Zu verdanken haben „James“ dies dem Produzenten Brian Eno (steuert auch Vocals, Bass- und Keyboardparts bei), der den Sound des Albums so homogenisierte, dass es sacht, sanft, weich, warm und atmosphärisch klingt. Zärtlich gestreift von der Stimme Tim Booth, der sowohl die tiefen Töne als auch Falsett („Skindiving“) beherrscht: emotional, evokativ, eindringlich – magisch und hypnotisch.
Ruhige melancholische Songs, aber auch Plötzlichkeiten, wie charttaugliche Ohrwürmer, die wie Vertraulichkeiten klingen, ein bisschen wie Nachhausekommen.

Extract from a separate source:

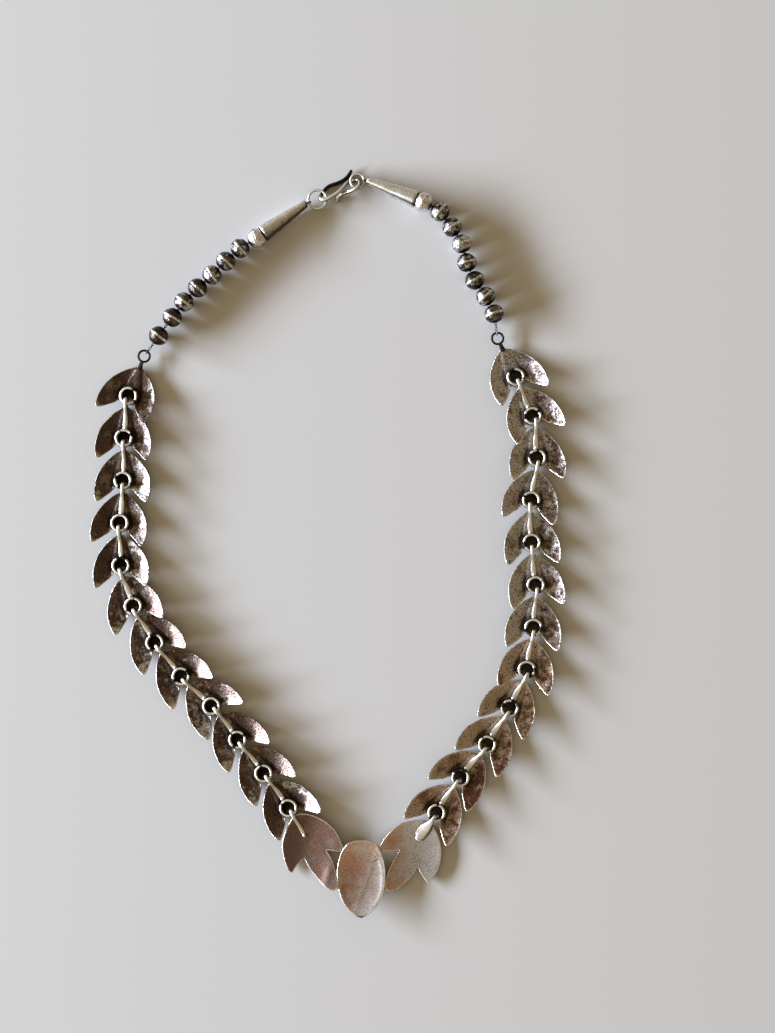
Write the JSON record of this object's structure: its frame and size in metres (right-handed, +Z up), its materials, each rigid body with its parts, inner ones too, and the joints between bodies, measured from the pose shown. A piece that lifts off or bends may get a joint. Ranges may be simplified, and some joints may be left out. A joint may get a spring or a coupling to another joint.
{
  "type": "silver leaf link necklace",
  "caption": "Necklace of hooked silver leaf links with a soldered centre plaque, hollow beads, cone ends and an S-hook clasp, lying on its face.",
  "frame": {"origin": "centre of the necklace's own box, on the surface that it lies on", "axes": "+Z up towards the necklace's back, which faces the viewer; +Y from the centre plaque towards the clasp"},
  "size_m": [0.1571, 0.2474, 0.0068],
  "materials": {
    "leaf_silver": "tarnished silver, warm brown in the hollows and pale on the rims",
    "plaque_silver": "tarnished silver, pinkish brown and satin",
    "bead_silver": "oxidised silver, polished on the high spots",
    "cone_silver": "pale silver, rubbed and satin",
    "chain_silver": "silver wire, dull",
    "clasp_silver": "silver wire, oxidised dark in places"
  },
  "bodies": {
    "root": {"centre_plaque": "plaque_silver", "leaf_left_1": "leaf_silver", "leaf_left_2": "leaf_silver", "leaf_left_3": "leaf_silver", "leaf_left_4": "leaf_silver", "leaf_left_5": "leaf_silver", "leaf_left_6": "leaf_silver", "leaf_left_7": "leaf_silver", "leaf_left_8": "leaf_silver", "leaf_left_9": "leaf_silver", "leaf_left_10": "leaf_silver", "leaf_left_11": "leaf_silver", "leaf_left_12": "leaf_silver", "leaf_right_1": "leaf_silver", "leaf_right_2": "leaf_silver", "leaf_right_3": "leaf_silver", "leaf_right_4": "leaf_silver", "leaf_right_5": "leaf_silver", "leaf_right_6": "leaf_silver", "leaf_right_7": "leaf_silver", "leaf_right_8": "leaf_silver", "leaf_right_9": "leaf_silver", "leaf_right_10": "leaf_silver", "leaf_right_11": "leaf_silver", "leaf_right_12": "leaf_silver", "bead_left_1": "bead_silver", "bead_left_2": "bead_silver", "bead_left_3": "bead_silver", "bead_left_4": "bead_silver", "bead_left_5": "bead_silver", "bead_left_6": "bead_silver", "bead_left_7": "bead_silver", "bead_left_8": "bead_silver", "bead_right_1": "bead_silver", "bead_right_2": "bead_silver", "bead_right_3": "bead_silver", "bead_right_4": "bead_silver", "bead_right_5": "bead_silver", "bead_right_6": "bead_silver", "bead_right_7": "bead_silver", "bead_right_8": "bead_silver", "cone_left": "cone_silver", "cone_right": "cone_silver", "chain_left": "chain_silver", "chain_right": "chain_silver", "clasp_ring_left": "clasp_silver", "clasp_ring_right": "clasp_silver", "clasp_hook": "clasp_silver"}
  },
  "joints": []
}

Auch wenn man es den Texten häufig nicht anmerkt, die Musik suggeriert Liebeslieder. Der Opener „Out to get you“ beginnt spartanisch, akustisch. Ein Lied über Sehnsucht, das Vermissen und die damit verbundene Hoffnungslosigkeit. Die Einsamkeit, die uns quält, wenn das Schweigen nicht mehr zu ertragen ist. („So alone tonight, miss you more than i will let you knwo, miss the outline of your back, miss you breathing down my neck“). “Sometimes” ist ein wunderschöner eingänger Popsong, der einen gefangen nimmt und einem Chorus, der Seinesgleichen sucht. Ein Song, der veranschaulicht, wie das Zusammenspiel von Text und Musik bei „James“ verbunden sind („There’s a storm outside, and the gap between crack and thunder, crack and thunder, is closing in, is closing in“). Snare-Drum und die trällernden Gitarren sind wie der tropfenverhangene Himmel und das sanfte Streifen der Wassertropfen. Und schaut man lange genug in den Regen, löst sich der Körper und schüttelt die Realität ab. Regen besitzt auch hypnotische Wirkung.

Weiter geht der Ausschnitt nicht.